The preview will generate the SQL that represents the pipeline and it will return the results for each processor. Since there are fewer than ten total records in the two origin tables, there is no need to adjust the default Preview Batch Record size of 10 records.
Once the preview is loaded, clicking on any of the processors will show a sample of records from the input and output streams. Selecting the Slowly Changing Dimension processor should result in an output like this:
There are a few things to observe.
To transform the data in the pipeline, add an Apply Functions processor between the Updates origin and the Slowly Changing Dimension processor. Click on the line connecting the two processors, and then select the Apply Functions processor from the menu that appears at the top of the screen.

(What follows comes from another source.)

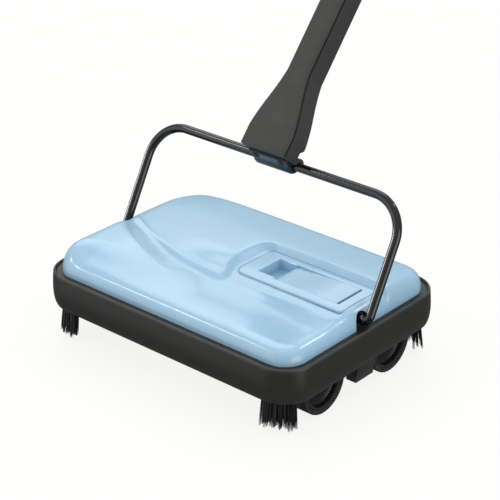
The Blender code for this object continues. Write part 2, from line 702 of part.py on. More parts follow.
def bristle_strip(start):
    """Ribbon of bristle standing off the core and twisting along it."""
    loops = []
    segments = 12
    for i in range(segments + 1):
        z = -BRUSH_HALF + 2 * BRUSH_HALF * i / segments
        angle = start + math.radians(100) * i / segments
        out = Vector((math.cos(angle), math.sin(angle)))
        side = Vector((-out.y, out.x))
        corners = []
        for radius, half in ((CORE_RADIUS + 0.4, -1.6), (BRUSH_RADIUS, -2.6), (BRUSH_RADIUS, 2.6),
                             (CORE_RADIUS + 0.4, 1.6)):
            point = out * math.sqrt(radius * radius - half * half) + side * half
            corners.append((point.x, point.y, z))
        loops.append(corners)
    return loft(loops)


# ---------------------------------------------------------------- dust pans

def pan_floor():
    """Outside of a pan in its own frame (inward from the hinge, height), skirt side to lip."""
    hinge = (PAN_HINGE_Y, PAN_HINGE_Z)
    points = [(-91.0, 38.0), (-90.2, 28.0), (-87.6, 21.5), (-83.0, 17.0), (-76.0, 14.8), (-36.0, 14.2),
              (-30.0, 15.4), (-26.8, 18.6)]
    return [(y + hinge[0], z - hinge[1]) for y, z in points]


def pan_inside():
    """Floor outline moved in by the skin's thickness."""
    outer = pan_floor()
    inner = []
    for i, (y, z) in enumerate(outer):
        before = Vector(outer[max(i - 1, 0)])
        after = Vector(outer[min(i + 1, len(outer) - 1)])
        along = (after - before).normalized()
        inner.append((y - along.y * PAN_SKIN, z + along.x * PAN_SKIN))
    return inner


def make_pan(name, pivot, tab_x):
    """Dust pan with end walls, hinge knuckles and the crank tab; inward is the pivot's +Y."""
    outer = pan_floor()
    inner = pan_inside()
    lip = inner[-1]
    pan = make_object(name, slab(outer + [lip, (outer[0][0] + PAN_SKIN, outer[0][1])],
                                 -PAN_HALF_X, PAN_HALF_X), "pan_grey", pivot)
    over = 30.0
    hollow = inner + [(lip[0] + 4.0, over), (inner[0][0], over)]
    cut(pan, slab(hollow, -PAN_HALF_X + PAN_SKIN, PAN_HALF_X - PAN_SKIN))
    for x in (-math.copysign(FAR_KNUCKLE_X, tab_x), tab_x):
        ends = (x - KNUCKLE_HALF, x + KNUCKLE_HALF)
        join(pan, rod(KNUCKLE_RADIUS, *ends, 16), rotation=along_x_axis())
        join(pan, box(ends, (0.0, 5.2), (-4.5, -0.6)))
    join(pan, box((tab_x - 4.6, tab_x + 4.6), (0.5, 17.0), (0.2, TAB_TOP - PAN_HINGE_Z)))
    cut(pan, rod(ROD_RADIUS + RUN, -PAN_HALF_X - 1, PAN_HALF_X + 1, 16), rotation=along_x_axis())


def make_pans(chassis):
    for name, side in (("front", -1), ("rear", 1)):
        turn = (0, 0, 0) if side < 0 else (0, 0, math.pi)
        centre = (0, side * PAN_HINGE_Y, PAN_HINGE_Z)
        pivot = make_empty(f"{name}_pan_hinge", centre, chassis, turn)
        make_pan(f"{name}_dust_pan", pivot, -side * sum(YOKE_X) / 2)
        make_object(f"{name}_hinge_rod", rod(ROD_RADIUS, -107.0, 107.0, 12), "bright_steel",
                    chassis, centre, along_x_axis())
        make_spring(f"{name}_pan_spring", chassis, centre)


def make_spring(name, parent, centre):
    """Torsion spring wound round the hinge rod."""
    turns = 5
    per_turn = 9
    pitch = 1.15
    mean_radius = 2.5
    curve = bpy.data.curves.new(name, "CURVE")
    curve.dimensions = "3D"
    curve.bevel_depth = 0.4 * MM
    curve.bevel_resolution = 1
    curve.use_fill_caps = True
    spline = curve.splines.new("POLY")
    spline.points.add(turns * per_turn)
    for i, point in enumerate(spline.points):
        angle = 2 * math.pi * i / per_turn
        x = 20.0 + pitch * i / per_turn
        position = Vector((x, mean_radius * math.cos(angle), mean_radius * math.sin(angle))) * MM
        point.co = (*position, 1.0)
    curve.materials.append(MATERIALS["bright_steel"])
    spring = bpy.data.objects.new(name, curve)
    bpy.context.collection.objects.link(spring)
    spring.parent = parent
    spring.location = Vector(centre) * MM


# ---------------------------------------------------------------- bail

def bail_route():
    """Wire's centreline in the bail's plane as (x, up the arm), left end to right end."""
    foot = 5.5
    inward = 121.5
    half = [(inward, 0.0)] + arc((BAIL_HALF_X - foot, foot), foot, -90, 0, 4)
    bend = arc((BAIL_HALF_X - BAIL_BEND, BAIL_REACH - BAIL_BEND), BAIL_BEND, 0, 90, 8)
    half += bend
    return [(-x, up) for x, up in half] + [(x, up) for x, up in reversed(half)]


def make_bail(handle):
    """Bent wire swept along its route in the bail's plane."""
    route = [Vector((x, 0.0, up)) for x, up in bail_route()]
    normal = Vector((0.0, 1.0, 0.0))
    loops = []
    for i, point in enumerate(route):
        before = route[max(i - 1, 0)]
        after = route[min(i + 1, len(route) - 1)]
        side = (after - before).normalized().cross(normal)
        loops.append([point + (side * math.cos(a) + normal * math.sin(a)) * WIRE_RADIUS
                      for a in (2 * math.pi * k / 12 for k in range(12))])
    make_object("bail_wire", loft(loops), "wire_black", handle, rotation=(-BAIL_LEAN, 0, 0))


# ---------------------------------------------------------------- handle

def socket_half_width(s):
    """Half width of the handle moulding up its length."""
    share = min(max((s - FLARE[0]) / (FLARE[1] - FLARE[0]), 0.0), 1.0)
    eased = share + 0.04 * math.sin(2 * math.pi * (share - 0.5))
    return SLEEVE_HALF + (STEM_HALF - SLEEVE_HALF) * eased


def socket_section(s, back):
    """Rounded rectangle across the pole at height s."""
    half = socket_half_width(s)
    middle = (back - SOCKET_DEPTH) / 2
    half_depth = (back + SOCKET_DEPTH) / 2
    outline = rounded_rect(half, half_depth, 3.0, 3)
    return [(x, y + middle, s) for x, y in outline]


def make_socket(pole):
    """Handle's lower moulding: broad foot over the crossbar, tapering to a slim stem."""
    loops = [socket_section(s, back) for s, back in ((-0.5, -4.5), (11.0, -4.5), (14.5, 0.0))]
    steps = 9
    for i in range(1, steps + 1):
        loops.append(socket_section(14.5 + (76.0 - 14.5) * i / steps, 0.0))
    loops.append(socket_section(SOCKET_TOP, 0.0))
    socket = make_object("handle_socket", loft(loops), "handle_black", pole)
    saddle = arc((0, 0), SLEEVE_RADIUS, 0, 180, 12)
    join(socket, slab(saddle, -SLEEVE_HALF, SLEEVE_HALF))
    cut(socket, rod(WIRE_RADIUS + GAP, -30.0, 30.0, 24), rotation=along_x_axis())
    cut(socket, rod(TUBE_RADIUS + GAP, TUBE_START - GAP, SOCKET_TOP + 1.0, 24), (0, POLE_AXIS_Y, 0))
    for x in CLIP_SCREWS:
        cut(socket, rod(SCREW_HOLE, -2.0, 8.0, 12), (x, CLIP_SCREW_Y, 0))


def make_clip(pole):
    """Cap that closes the saddle under the crossbar, screwed to the socket's foot."""
    outer = SLEEVE_RADIUS
    inner = WIRE_RADIUS + GAP
    top = -0.8
    outer_start = math.degrees(math.asin(-top / outer))
    inner_start = math.degrees(math.asin(-top / inner))
    outline = [(-17.0, top), (-17.0, -3.2), (-8.4, -4.4)]
    outline += arc((0, 0), outer, 180 + 48, 360 - outer_start, 10)
    outline += arc((0, 0), inner, 360 - inner_start, 180 + inner_start, 12)
    clip = make_object("bar_clip", slab(outline, -CLIP_HALF, CLIP_HALF), "handle_black", pole)
    for x in CLIP_SCREWS:
        cut(clip, rod(SCREW_HOLE, -9.0, 2.0, 12), (x, CLIP_SCREW_Y, 0))
        cut(clip, rod(3.6, -9.0, -3.0, 16), (x, CLIP_SCREW_Y, 0))
        make_object(f"clip_screw_{1 if x < 0 else 2}", screw(3.2, 1.8, 1.5, 9.0), "bright_steel",
                    pole, (x, CLIP_SCREW_Y, -3.0 - GAP))


def make_pole(pole):
    """Three thin tubes with a coupling sleeve over each joint."""
    for number in range(TUBE_COUNT):
        low = TUBE_START + number * (TUBE_LENGTH + GAP)
        body = tube(TUBE_RADIUS, TUBE_RADIUS - TUBE_WALL, low, low + TUBE_LENGTH)
        make_object(f"pole_tube_{number + 1}", body, "pole_black", pole, (0, POLE_AXIS_Y, 0))
        if number:
            sleeve = turned([(TUBE_RADIUS + GAP, low - COUPLER_LENGTH / 2),
                             (TUBE_RADIUS + 1.6, low - COUPLER_LENGTH / 2),
                             (TUBE_RADIUS + 2.4, low - COUPLER_LENGTH / 2 + 2.0),
                             (TUBE_RADIUS + 2.4, low + COUPLER_LENGTH / 2 - 2.0),
                             (TUBE_RADIUS + 1.6, low + COUPLER_LENGTH / 2),
                             (TUBE_RADIUS + GAP, low + COUPLER_LENGTH / 2)], 24, bored=True)
            make_object(f"pole_coupler_{number}", sleeve, "handle_black", pole, (0, POLE_AXIS_Y, 0))


def make_grip(pole):
    """Swelling hand grip over the top tube, and the end cap with its hanging loop."""
    profile = [(TUBE_RADIUS + GAP, GRIP_START), (11.5, GRIP_START), (13.0, GRIP_START + 2.0)]
    steps = 7
    length = GRIP_LENGTH - 8.0
    for i in range(steps + 1):
        share = i / steps
        profile.append((12.6 + 1.5 * math.sin(math.pi * share), GRIP_START + 4.0 + length * share))
    end = GRIP_START + GRIP_LENGTH
    profile += [(11.5, end), (TUBE_RADIUS + GAP, end)]
    make_object("hand_grip", turned(profile, 20, True), "handle_black", pole, (0, POLE_AXIS_Y, 0))
    cap_low = end + GAP
    cap = make_object("hang_cap", rod(LOOP_RADIUS, cap_low, cap_low + 5.0, 24), "handle_black", pole,
                      (0, POLE_AXIS_Y, 0))
    loop = [(-10.0, cap_low + 2.0), (10.0, cap_low + 2.0)]
    loop += arc((0, LOOP_CENTRE), LOOP_RADIUS, 0, 180, 16)
    lay = [[(x, y, s) for x, s in loop] for y in (-LOOP_HALF_THICK, LOOP_HALF_THICK)]
    join(cap, loft(lay), (0, POLE_AXIS_Y, 0))
    cut(cap, rod(6.5, -9.0, 9.0, 20), (0, POLE_AXIS_Y, LOOP_CENTRE), (math.radians(90), 0, 0))
    plug = TUBE_RADIUS - TUBE_WALL - GAP
    join(cap, rod(plug, cap_low - 14.0, cap_low + 1.0, 20), (0, POLE_AXIS_Y, 0))


def make_handle(chassis):
    handle = make_empty("bail_axis", (0, PIVOT_Y, PIVOT_Z), chassis)
    make_bail(handle)
    bar = (0, BAR_Y - PIVOT_Y, BAR_Z - PIVOT_Z)
    pole = make_empty("pole_frame", bar, handle, (-POLE_LEAN, 0, 0))
    make_socket(pole)
    make_clip(pole)
    make_pole(pole)
    make_grip(pole)


# ---------------------------------------------------------------- assembly

def build():
    chassis = make_empty("chassis_frame", (0, CHASSIS_Y, 0))
    make_bumper(chassis)
    make_cover(chassis)
    make_surround(chassis)
    paddle = make_empty("paddle_axis", (PADDLE_HINGE[0], 0, PADDLE_HINGE[1]), chassis)
    make_paddle(paddle)
    make_yoke(make_empty("yoke_slide", (0, 0, 0), chassis))
    make_deck(chassis)
    make_end_plates(chassis)
    make_cowl(chassis)
    make_bail_brackets(chassis)
    make_corner_brushes(chassis)
    make_deck_screws(chassis)
    make_wheels(chassis)
    make_brush(chassis)
    make_pans(chassis)
    make_handle(chassis)


clear_scene()
MATERIALS = make_materials()
build()
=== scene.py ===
"""Looks of the carpet sweeper: head, wire bail and push handle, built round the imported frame.

Shapes are in millimetres in the frame of their part, and a matrix turns them into metres.
Chassis frame: X along the head, +Y towards the person pushing, Z up, floor at Z = 0.
Pole frame: Z up the handle from the bail's crossbar, +Y out of the handle's underside.
"""

import json
import math
import random

import bmesh
import bpy
from mathutils import Matrix, Vector

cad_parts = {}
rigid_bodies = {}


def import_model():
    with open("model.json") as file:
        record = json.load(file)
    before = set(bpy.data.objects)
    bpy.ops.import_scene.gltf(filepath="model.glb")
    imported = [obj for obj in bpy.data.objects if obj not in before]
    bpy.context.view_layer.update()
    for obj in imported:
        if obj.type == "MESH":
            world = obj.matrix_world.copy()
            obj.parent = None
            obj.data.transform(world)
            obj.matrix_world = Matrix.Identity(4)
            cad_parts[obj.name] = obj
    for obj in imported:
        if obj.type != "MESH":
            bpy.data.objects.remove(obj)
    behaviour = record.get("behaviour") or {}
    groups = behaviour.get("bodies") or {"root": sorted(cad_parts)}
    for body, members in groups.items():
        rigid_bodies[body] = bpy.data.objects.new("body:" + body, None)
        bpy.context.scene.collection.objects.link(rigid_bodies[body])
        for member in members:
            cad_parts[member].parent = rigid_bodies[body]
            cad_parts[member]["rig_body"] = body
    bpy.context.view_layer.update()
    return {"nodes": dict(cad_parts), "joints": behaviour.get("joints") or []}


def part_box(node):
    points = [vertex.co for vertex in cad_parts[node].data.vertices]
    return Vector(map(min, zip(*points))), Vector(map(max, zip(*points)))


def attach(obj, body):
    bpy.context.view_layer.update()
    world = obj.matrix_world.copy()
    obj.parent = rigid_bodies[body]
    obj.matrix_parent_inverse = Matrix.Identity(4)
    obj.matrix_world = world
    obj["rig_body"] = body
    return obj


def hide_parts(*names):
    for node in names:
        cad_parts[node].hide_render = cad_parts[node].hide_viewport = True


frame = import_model()

MM = 0.001
SCALE = Matrix.Scale(MM, 4)

BUMPER_HALF = (145.0, 106.0)
BUMPER_RADIUS = 30.5
LEDGE_TOP = 62.0

COVER_INSET = 9.3
COVER_BASE = 62.3
COVER_SKIN = 2.2
COVER_LOW = 75.5
COVER_BAND = 77.2
COVER_SIDE = 79.0
COVER_HIGH = 84.6
COVER_CROWN = 0.8
COVER_SWELL = 11.0
COVER_VALLEY = 3.2
COVER_FALL = 6.0
COVER_CORNER_FALL = 6.0
COVER_TIP_FALL = 4.0
EDGE_ROUND = 14.0
EDGE_POWER = 2.4
STEP_WIDTH = 6.5
POCKET_FOOT = (7.4, 35.0)
POCKET_TOP = (-7.0, 38.6)
NOTCH_HALF = 9.2
NOTCH_CENTRE_Z = 67.1
PIVOT_Y = 0.5
CORNER_BRUSH_ANGLE = 68.0
CORNER_BRUSH_START = 6.0

PLATE_X = (8.0, 124.0)
PLATE_Y = (-16.0, 34.5)
PLATE_TOP = 80.0
PLATE_THICK = 2.0
PLATE_GAP = 0.25
WELL_X = (24.5, 43.6)
WELL_Y = (-4.0, 26.0)
WELL_FLOOR = 70.0
SLOT_X = (44.0, 115.0)
PADDLE_X = (44.2, 112.3)
PADDLE_Y = (-6.5, 26.5)
PADDLE_DIP = 2.0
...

On the Functions tab of the processor, add a simple function to make all the values upper case. This can be done simply by setting Field Expression to the regular expression .*, which will include all columns. Set the Function Type to String, and choose the UPPER function from the String Function list.

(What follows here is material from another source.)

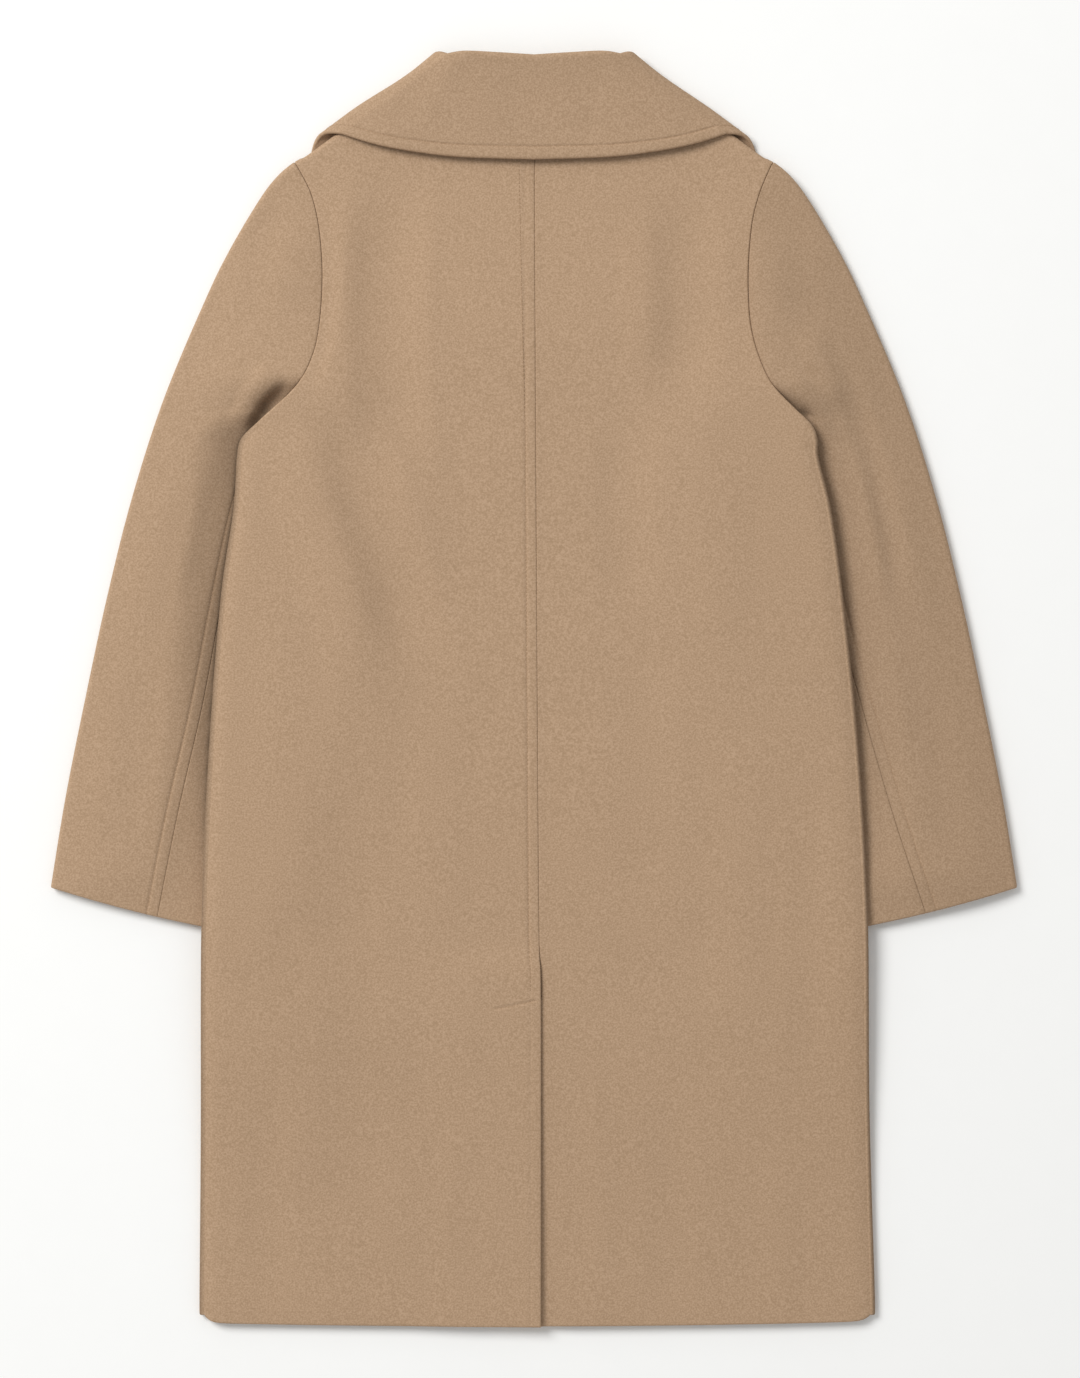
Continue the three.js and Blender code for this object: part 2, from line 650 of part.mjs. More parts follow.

Now preview the results, and select the Apply Functions processor to see the input and output.
Before being able to run the pipeline, it needs to be published. Once the preview is closed, check the pipeline in.
Enter a Commit Message and select Publish and Next.
Next, choose Save and Create New Job.
Update the Job name if desired, add a job description, and select Next. On the Select Pipeline option, select Next, and select Save & Next for the next two options.
At this point, Start & Monitor job
The Job page will now appear, and the job status can be seen at the top of the canvas and in the window below the canvas.
Select the History tab on the left menu to see more details about the job run:
Run the query SELECT * FROM DEMO.HCM.EMPLOYEES; to see the updated results in the EMPLOYEES table. Here it can be seen that the record with the updated title and upper case names and title was added as a second version of the record, and the previous record was expired.
While in Snowflake, check out the Query History to see the Merge record that the StreamSets job created.
Congratulations on completing this lab!